---- Supplied data

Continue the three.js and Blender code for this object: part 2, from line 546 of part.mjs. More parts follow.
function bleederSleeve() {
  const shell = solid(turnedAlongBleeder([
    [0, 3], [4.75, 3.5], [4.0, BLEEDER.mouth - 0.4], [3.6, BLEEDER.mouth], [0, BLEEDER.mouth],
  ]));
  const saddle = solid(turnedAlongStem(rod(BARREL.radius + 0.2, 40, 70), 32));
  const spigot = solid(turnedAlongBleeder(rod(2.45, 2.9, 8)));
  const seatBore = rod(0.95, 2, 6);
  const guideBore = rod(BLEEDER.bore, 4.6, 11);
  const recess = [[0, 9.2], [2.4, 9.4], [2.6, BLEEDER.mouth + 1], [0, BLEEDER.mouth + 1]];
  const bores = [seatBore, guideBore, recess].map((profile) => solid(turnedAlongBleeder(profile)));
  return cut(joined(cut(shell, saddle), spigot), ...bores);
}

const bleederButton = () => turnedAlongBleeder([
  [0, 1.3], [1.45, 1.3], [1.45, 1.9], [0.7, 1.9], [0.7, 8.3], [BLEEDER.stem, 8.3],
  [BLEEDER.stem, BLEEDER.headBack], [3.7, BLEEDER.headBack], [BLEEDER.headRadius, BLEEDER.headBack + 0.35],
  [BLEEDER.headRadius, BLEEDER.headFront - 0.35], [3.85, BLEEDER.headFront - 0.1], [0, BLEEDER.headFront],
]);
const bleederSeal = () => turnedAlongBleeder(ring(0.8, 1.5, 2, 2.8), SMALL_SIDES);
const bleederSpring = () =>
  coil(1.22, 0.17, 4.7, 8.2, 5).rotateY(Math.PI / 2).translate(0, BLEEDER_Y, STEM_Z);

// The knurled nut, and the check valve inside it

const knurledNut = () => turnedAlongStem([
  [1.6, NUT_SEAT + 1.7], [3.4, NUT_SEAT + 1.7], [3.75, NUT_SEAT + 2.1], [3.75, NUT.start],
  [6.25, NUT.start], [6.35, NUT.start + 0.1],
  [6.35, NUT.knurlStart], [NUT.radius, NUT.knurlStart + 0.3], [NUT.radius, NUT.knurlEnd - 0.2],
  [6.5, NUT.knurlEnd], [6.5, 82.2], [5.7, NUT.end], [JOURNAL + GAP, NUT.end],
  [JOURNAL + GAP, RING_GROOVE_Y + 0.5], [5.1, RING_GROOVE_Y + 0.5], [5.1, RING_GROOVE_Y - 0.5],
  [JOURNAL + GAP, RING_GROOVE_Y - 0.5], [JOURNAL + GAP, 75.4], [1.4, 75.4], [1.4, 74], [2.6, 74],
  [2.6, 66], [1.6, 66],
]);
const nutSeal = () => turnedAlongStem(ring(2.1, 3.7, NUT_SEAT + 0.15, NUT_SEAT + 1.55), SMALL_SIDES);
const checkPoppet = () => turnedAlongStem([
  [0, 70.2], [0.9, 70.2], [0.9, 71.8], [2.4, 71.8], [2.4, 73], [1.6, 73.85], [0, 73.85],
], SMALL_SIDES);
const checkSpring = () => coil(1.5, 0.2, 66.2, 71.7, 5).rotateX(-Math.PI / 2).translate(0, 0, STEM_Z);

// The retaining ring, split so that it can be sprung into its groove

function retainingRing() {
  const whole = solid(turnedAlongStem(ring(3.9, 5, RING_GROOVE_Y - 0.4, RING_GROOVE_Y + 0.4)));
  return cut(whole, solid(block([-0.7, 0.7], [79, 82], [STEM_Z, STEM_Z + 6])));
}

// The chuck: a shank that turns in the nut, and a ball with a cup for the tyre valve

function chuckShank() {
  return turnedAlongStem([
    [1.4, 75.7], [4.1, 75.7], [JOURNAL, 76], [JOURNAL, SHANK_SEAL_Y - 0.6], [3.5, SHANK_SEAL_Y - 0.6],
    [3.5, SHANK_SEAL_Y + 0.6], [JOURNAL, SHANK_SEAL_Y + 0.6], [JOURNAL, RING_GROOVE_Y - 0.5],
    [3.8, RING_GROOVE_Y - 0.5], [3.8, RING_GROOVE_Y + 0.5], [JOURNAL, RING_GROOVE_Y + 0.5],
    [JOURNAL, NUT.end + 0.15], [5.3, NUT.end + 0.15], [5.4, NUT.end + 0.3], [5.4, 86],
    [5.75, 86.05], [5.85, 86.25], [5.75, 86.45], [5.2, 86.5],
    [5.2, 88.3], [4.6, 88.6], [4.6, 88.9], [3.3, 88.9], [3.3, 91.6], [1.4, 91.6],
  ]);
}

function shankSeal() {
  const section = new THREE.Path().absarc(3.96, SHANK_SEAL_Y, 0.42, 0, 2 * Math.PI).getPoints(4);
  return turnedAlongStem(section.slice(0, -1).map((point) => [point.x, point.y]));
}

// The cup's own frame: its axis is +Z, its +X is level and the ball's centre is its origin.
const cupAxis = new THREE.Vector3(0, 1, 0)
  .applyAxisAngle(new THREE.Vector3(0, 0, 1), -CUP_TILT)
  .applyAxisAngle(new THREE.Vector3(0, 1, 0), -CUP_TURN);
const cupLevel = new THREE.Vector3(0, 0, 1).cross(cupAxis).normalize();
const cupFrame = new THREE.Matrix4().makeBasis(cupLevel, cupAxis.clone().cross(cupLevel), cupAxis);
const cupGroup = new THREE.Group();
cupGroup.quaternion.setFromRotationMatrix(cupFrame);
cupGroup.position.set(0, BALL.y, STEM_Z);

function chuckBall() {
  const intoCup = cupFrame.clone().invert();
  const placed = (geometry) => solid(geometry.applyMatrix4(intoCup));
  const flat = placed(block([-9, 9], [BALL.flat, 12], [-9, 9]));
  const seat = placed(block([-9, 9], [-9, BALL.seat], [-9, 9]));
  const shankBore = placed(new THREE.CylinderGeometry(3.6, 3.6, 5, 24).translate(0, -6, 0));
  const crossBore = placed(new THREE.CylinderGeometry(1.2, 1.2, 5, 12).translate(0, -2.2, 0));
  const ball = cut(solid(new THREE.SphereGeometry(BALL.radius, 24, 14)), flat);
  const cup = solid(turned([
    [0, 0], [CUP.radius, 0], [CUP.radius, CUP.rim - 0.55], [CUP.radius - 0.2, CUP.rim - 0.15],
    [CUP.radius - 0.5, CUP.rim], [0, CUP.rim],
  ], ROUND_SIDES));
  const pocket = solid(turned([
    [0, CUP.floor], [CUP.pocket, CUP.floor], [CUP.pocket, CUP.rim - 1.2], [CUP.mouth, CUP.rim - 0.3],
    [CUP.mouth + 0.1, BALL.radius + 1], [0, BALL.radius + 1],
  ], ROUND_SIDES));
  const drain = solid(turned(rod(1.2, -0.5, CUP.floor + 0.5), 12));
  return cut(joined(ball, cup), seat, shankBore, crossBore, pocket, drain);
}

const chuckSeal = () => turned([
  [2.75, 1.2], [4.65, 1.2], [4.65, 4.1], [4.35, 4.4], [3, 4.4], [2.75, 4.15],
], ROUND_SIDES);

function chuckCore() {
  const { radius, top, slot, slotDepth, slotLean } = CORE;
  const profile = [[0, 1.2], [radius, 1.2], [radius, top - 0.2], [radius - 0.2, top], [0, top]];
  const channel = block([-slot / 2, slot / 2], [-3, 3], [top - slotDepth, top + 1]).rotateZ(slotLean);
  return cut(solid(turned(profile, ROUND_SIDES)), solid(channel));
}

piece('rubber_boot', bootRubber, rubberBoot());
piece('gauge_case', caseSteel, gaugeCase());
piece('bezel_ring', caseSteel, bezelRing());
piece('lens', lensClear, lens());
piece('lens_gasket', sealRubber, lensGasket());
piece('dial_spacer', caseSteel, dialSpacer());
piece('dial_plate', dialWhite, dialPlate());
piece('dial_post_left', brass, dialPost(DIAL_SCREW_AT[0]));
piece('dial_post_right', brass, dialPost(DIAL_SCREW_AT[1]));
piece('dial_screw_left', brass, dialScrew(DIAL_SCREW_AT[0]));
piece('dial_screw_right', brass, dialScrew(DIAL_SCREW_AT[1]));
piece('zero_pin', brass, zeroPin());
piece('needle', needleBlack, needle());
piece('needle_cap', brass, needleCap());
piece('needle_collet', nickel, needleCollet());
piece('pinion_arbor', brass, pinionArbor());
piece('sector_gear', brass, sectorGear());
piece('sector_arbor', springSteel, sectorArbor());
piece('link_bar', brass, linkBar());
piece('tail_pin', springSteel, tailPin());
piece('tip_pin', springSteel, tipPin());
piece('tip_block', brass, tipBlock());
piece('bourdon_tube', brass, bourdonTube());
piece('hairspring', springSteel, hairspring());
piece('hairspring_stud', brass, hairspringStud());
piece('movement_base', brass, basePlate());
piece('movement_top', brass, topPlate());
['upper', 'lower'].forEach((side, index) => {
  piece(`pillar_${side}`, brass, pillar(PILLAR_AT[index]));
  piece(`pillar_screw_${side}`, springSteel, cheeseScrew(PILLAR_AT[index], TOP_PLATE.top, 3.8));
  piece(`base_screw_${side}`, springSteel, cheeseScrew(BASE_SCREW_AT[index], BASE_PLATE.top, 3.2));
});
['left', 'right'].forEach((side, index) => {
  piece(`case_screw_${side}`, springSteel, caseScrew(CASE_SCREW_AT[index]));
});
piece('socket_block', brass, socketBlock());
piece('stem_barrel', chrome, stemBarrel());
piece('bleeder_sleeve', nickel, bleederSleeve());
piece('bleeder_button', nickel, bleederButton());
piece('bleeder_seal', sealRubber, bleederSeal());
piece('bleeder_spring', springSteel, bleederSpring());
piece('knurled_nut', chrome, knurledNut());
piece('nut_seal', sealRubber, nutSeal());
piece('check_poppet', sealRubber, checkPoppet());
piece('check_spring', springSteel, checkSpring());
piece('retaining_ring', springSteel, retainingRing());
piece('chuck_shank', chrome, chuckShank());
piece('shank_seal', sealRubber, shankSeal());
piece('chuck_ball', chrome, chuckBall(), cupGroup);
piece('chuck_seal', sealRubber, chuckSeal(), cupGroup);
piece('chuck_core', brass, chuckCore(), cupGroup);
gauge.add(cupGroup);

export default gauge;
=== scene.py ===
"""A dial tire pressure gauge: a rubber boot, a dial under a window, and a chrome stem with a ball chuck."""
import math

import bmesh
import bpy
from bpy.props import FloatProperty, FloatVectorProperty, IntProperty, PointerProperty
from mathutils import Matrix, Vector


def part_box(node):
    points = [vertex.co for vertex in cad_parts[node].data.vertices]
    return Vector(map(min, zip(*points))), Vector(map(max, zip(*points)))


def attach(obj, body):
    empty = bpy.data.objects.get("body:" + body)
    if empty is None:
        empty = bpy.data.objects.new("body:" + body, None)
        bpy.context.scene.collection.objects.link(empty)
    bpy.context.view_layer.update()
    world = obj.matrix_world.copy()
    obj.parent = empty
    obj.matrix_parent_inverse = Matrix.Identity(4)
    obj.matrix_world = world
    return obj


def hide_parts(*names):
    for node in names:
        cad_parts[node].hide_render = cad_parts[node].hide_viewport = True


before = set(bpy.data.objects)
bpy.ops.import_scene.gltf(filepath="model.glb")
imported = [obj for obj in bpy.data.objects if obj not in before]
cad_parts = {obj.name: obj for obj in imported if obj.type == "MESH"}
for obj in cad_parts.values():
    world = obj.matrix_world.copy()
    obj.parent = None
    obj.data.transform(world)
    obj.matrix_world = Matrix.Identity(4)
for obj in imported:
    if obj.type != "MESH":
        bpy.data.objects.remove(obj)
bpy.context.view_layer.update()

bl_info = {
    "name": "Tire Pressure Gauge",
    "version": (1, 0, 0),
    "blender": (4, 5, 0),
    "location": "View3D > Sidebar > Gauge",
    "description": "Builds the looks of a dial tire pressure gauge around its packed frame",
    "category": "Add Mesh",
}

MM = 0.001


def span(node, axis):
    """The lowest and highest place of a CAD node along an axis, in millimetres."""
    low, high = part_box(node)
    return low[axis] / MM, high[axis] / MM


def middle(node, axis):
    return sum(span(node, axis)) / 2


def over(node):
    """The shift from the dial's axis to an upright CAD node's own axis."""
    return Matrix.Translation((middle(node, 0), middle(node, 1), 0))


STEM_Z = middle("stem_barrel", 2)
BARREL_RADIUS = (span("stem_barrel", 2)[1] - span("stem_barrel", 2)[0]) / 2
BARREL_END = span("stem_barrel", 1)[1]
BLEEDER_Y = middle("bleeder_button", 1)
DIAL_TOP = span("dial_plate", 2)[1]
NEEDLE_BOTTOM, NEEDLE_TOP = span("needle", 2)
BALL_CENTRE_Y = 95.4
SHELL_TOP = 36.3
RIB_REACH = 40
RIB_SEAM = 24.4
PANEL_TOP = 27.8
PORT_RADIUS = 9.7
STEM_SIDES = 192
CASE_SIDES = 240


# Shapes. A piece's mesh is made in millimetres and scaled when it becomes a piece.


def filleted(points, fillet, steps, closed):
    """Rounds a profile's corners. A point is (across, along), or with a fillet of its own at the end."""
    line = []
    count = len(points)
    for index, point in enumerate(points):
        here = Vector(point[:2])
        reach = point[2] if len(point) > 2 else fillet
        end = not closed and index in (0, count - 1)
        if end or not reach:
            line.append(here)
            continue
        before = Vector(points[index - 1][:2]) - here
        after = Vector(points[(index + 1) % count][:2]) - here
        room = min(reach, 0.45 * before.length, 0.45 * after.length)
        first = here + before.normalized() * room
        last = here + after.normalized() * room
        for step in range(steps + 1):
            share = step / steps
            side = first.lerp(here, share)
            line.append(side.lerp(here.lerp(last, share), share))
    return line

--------

Task to carry out:
Repeat exactly the lines running from the one with "obj.matrix_parent_inverse = Matrix.Identity(4)" through the one with "imported = [obj", both included.

Correct output:
    obj.matrix_parent_inverse = Matrix.Identity(4)
    obj.matrix_world = world
    return obj


def hide_parts(*names):
    for node in names:
        cad_parts[node].hide_render = cad_parts[node].hide_viewport = True


before = set(bpy.data.objects)
bpy.ops.import_scene.gltf(filepath="model.glb")
imported = [obj for obj in bpy.data.objects if obj not in before]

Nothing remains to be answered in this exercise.